Burrow sets voting records in winning Heisman Trophy
LSU quarterback Joe Burrow won the 85th Heisman Trophy in record-setting fashion on Saturday night.
The redshirt senior, who transferred from Ohio State following spring practice in 2018 after failing to win the starting job, has led the Tigers to a 13-0 record and the No. 1 seed in the College Football Playoff. He set a record for highest percentage of points in the balloting — 93.8, breaking the record set by Ohio State quarterback Troy Smith, who earned 91.63 percent of the point total in 2006.
Oklahoma quarterback Jalen Hurts was second in the balloting, with Ohio State quarterback Justin Fields third and Ohio State defensive end Chase Young fourth.
“The first thing I want to say is,” Burrow said, pausing to wipe away tears, “to thank my offensive line first.”
Burrow is the second player from LSU to win the Heisman, joining running back Billy Cannon, who took home the stiff-armed trophy in 1959.
Burrow received 841 first-place votes, with Hurts receiving 12, Fields six and Young 20. Alabama quarterback Tua Tagovailoa, who missed the final two games because of a hip injury, received one first-place vote and finished 10th.
Burrow also set Heisman records by earning 90.7 percent of the first-place votes and by being named on 95.5 percent of the ballots. Three points are awarded for first place, with two for second and one for third.
“All my teammates have supported me, welcomed me with open arms, a kid from Ohio coming down to the Bayou,” Burrow said. “It’s been so awesome.”
Burrow had been the runway leader since he completed 31 of 39 passes for 393 yards and three touchdowns in a 46-41 win at Alabama on Nov. 9.
Burrow leads the nation in touchdown passes (an SEC-record 48) and is on pace to set a NCAA record for completion percentage (77.9, 342 of 439). He is second nationally with 4,715 passing yards and in passing efficiency rating (201.5) while directing the nation’s most-productive offense (554.4 yards per game).
He was LSU’s starting quarterback last season but was considered a long-shot to win the Heisman before the season — until everyone saw a new-look Tigers’ spread offense that put up 45 points in a Week 2 win at Texas when Burrow passed for 471 yards.
He converted a third-and-17 play for a 61-yard touchdown with 2:27 left.

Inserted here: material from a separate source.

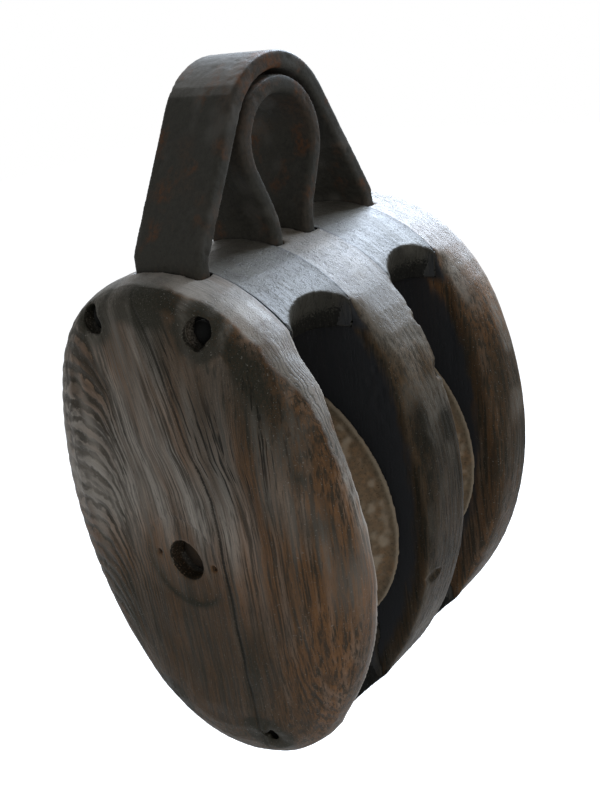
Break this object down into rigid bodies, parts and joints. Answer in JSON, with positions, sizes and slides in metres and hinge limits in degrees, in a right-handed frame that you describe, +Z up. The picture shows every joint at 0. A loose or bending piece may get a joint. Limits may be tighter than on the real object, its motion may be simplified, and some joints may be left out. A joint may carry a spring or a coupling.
{
  "type": "double rope block",
  "caption": "Wooden rope block of riveted layers with grooved iron sheaves on one pin and iron straps that form an eye above.",
  "frame": {"origin": "the crown seat inside the eye, where a hook or shackle bears", "axes": "+Z up, along the block's length; +Y along the sheave pin, away from the cheek with the domed face; +X across the cheeks"},
  "size_m": [0.181, 0.1756, 0.3338],
  "materials": {
    "cheek_wood": "weathered, worn smooth along the edges",
    "layer_wood": "weathered grey-brown",
    "filler_wood": "weathered, dark in the scoops",
    "strap_iron": "forged black iron with brown rust",
    "pin_iron": "rusty",
    "sheave_iron": "pitted and crusted with rust",
    "bush_bronze": "dull",
    "rivet_iron": "dark and rusty"
  },
  "bodies": {
    "block": {"cheek_front": "cheek_wood", "cheek_back": "cheek_wood", "partition": "layer_wood", "head_filler_front": "filler_wood", "head_filler_back": "filler_wood", "tail_filler_front": "filler_wood", "tail_filler_back": "filler_wood", "outer_strap": "strap_iron", "inner_strap": "strap_iron", "sheave_pin": "pin_iron", "head_rivet_left": "rivet_iron", "head_rivet_right": "rivet_iron", "tail_rivet_left": "rivet_iron", "tail_rivet_right": "rivet_iron", "clench_rings_front": "rivet_iron", "clench_rings_back": "rivet_iron"},
    "front_wheel": {"sheave_front": "sheave_iron", "bush_front": "bush_bronze"},
    "back_wheel": {"sheave_back": "sheave_iron", "bush_back": "bush_bronze"}
  },
  "joints": [
    {"name": "sheave_front_spin", "type": "hinge", "parent": "block", "child": "front_wheel", "pos_m": [0, 0, -0.195], "axis": [0, 1, 0], "continuous": true},
    {"name": "sheave_back_spin", "type": "hinge", "parent": "block", "child": "back_wheel", "pos_m": [0, 0, -0.195], "axis": [0, 1, 0], "continuous": true}
  ]
}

“When he made that play against Texas, I thought we’d go undefeated and that we had the best player in the country,” LSU coach Ed Orgeron said on ESPN on Saturday night.
Quarterbacks have won the Heisman every year since 2000, with three exceptions for running backs — USC’s Reggie Bush in 2005 (since vacated), and Alabama’s Mark Ingram (2009) and Derrick Henry (2015).
Young is the first defensive player to finish in the top four since 2012, when Notre Dame linebacker Manti Te’o was second behind Texas A&M quarterback Johnny Manziel.